One of the newer articles on the topic of food waste was published by CNN in mid January of this year. It’s short and to the point. It almost acts as a follow up to the previous articles that were published about food waste by other news sources during the tail end of 2013. Kate Krader, a writer for CNN’s online Eatocracy Blog, wrote the article, “How to Stop Wasting Food.” The Eatocracy section reports on a variety of article topics having to do with food. It features new recipes and news about what’s happening in the world of food. Krader is a “Food and Wine Restaurant Editor,” therefore giving readers full disclosure that she does not have the credibility or credentials of a scientist.
The article begins with logical statistics as to how much food is wasted in the U.S. each year. She starts the article with the alarming statistic that we are wasting forty percent of our food, or “about twenty pounds per person per month.” It is important to notice how she makes the conversion from forty percent to twenty pounds per person per month. Without making this conversion readers might be less likely to understand how much food we are actually wasting as a country. Forty percent might not seem like that much, but many people can understand what twenty pounds is and most readers have a good idea of the amount of people that occupy the earth. Therefore, the comparison makes it easier for reader to create somewhat of a tangible visual, and might be more productive at engaging reader’s attention.
In comparing the focus of this articles with the others previously analyzed, “How to Stop Wasting Food” seems to highlight more solutions of how to put a stop to food waste. But, the majority of the solutions described seem to be more connected to commercial or industrial waste conservation rather than underlining individual waste awareness.
Krader explains how Tri-State Biodiesel has been working to convert all, “Used cooking oil from cooking french-fries during events at MetLife Stadium,” and reuse that oil to heat outdoor stadium tents at this years Super Bowl game. Krader does not fail to mention that, “If you were eating french-fries during the Taylor Swift’s Red concert last summer at MetLife Stadium, you’ve done your part.” By telling readers they have “Done their part” could give them hope that they are contributing in a large way, therefore making them feel better about themselves, which is what Krader strives to do.
Krader also talks about turning food waste into electricity, which is also something that’s being done on a cooperation industrial level. She explains how a particular waste management company is in the process of building a facility that will recycle food waste into methane that will be burned to generate electricity. The methane-converted electricity will have the potential to power 4,000 local homes. Seems like a great idea, right? Possibly, but in the first paragraph of Krader’s article she lists off multiple statistics about food waste in America and the rest of the article is supposed to follow with solutions to these problems. However, Grundon Waste Management is located in England, not America. Seeing as Krader is meant to talk about food waste in America, not England, these solutions could have the potential to mislead readers who are not paying close attention to detail.

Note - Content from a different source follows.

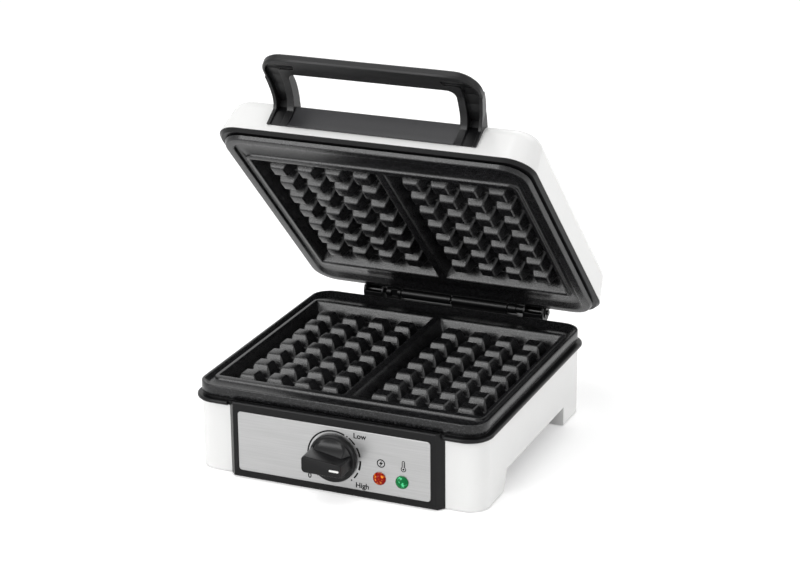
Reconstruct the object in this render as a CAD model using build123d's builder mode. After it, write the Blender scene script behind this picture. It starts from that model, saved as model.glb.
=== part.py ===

The article wraps up with one personal tip of advice that will help readers reduce food waste on an individual level. Krader introduces the idea of “compost cooking” to her readers, which at first sight might not sound very appealing to her audience. But Krader makes compost cooking seems somewhat of a new trend by including a link to Tara Duggan’s cookbook called, Root to Stalk Cooking: The Art of Using the Whole Vegetable. This section is the only underlying call to action that appears throughout the article.
Although Krader’s article is about cutting down on food waste, it seems as though she is more focused on the positive innovations that companies are making in order to utilize food waste for alternative sources. This is important aspect to be informed of, but she focuses more on the industrial efforts than engaging her readers to be consciously aware of reducing food waste on an individual level.